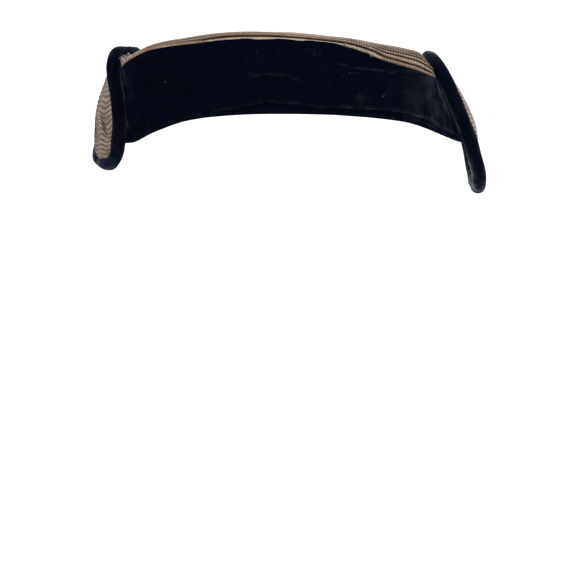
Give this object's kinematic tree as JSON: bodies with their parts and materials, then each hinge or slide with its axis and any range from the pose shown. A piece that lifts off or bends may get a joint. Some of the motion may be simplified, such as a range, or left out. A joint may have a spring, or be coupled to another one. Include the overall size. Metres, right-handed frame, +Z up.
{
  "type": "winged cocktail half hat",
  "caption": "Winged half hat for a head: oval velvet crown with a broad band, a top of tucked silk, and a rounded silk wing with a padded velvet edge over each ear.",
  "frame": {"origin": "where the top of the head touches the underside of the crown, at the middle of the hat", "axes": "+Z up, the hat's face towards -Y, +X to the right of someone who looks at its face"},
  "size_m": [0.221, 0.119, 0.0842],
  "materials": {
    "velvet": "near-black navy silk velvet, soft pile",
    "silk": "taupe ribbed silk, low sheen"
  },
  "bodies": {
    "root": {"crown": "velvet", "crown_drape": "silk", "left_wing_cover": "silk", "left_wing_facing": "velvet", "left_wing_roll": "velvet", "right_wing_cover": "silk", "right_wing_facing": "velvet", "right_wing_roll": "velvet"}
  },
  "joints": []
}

·····

TASK OBJECTIVE — Reproduce the whole listing word for word.

ANSWER TO THIS TASK —
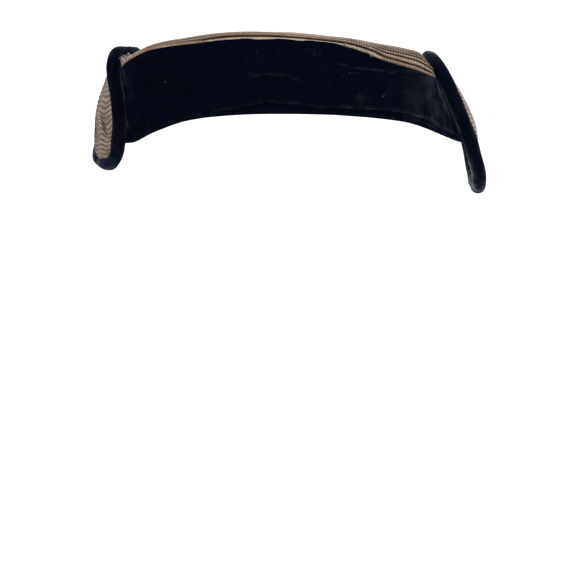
Give this object's kinematic tree as JSON: bodies with their parts and materials, then each hinge or slide with its axis and any range from the pose shown. A piece that lifts off or bends may get a joint. Some of the motion may be simplified, such as a range, or left out. A joint may have a spring, or be coupled to another one. Include the overall size. Metres, right-handed frame, +Z up.
{
  "type": "winged cocktail half hat",
  "caption": "Winged half hat for a head: oval velvet crown with a broad band, a top of tucked silk, and a rounded silk wing with a padded velvet edge over each ear.",
  "frame": {"origin": "where the top of the head touches the underside of the crown, at the middle of the hat", "axes": "+Z up, the hat's face towards -Y, +X to the right of someone who looks at its face"},
  "size_m": [0.221, 0.119, 0.0842],
  "materials": {
    "velvet": "near-black navy silk velvet, soft pile",
    "silk": "taupe ribbed silk, low sheen"
  },
  "bodies": {
    "root": {"crown": "velvet", "crown_drape": "silk", "left_wing_cover": "silk", "left_wing_facing": "velvet", "left_wing_roll": "velvet", "right_wing_cover": "silk", "right_wing_facing": "velvet", "right_wing_roll": "velvet"}
  },
  "joints": []
}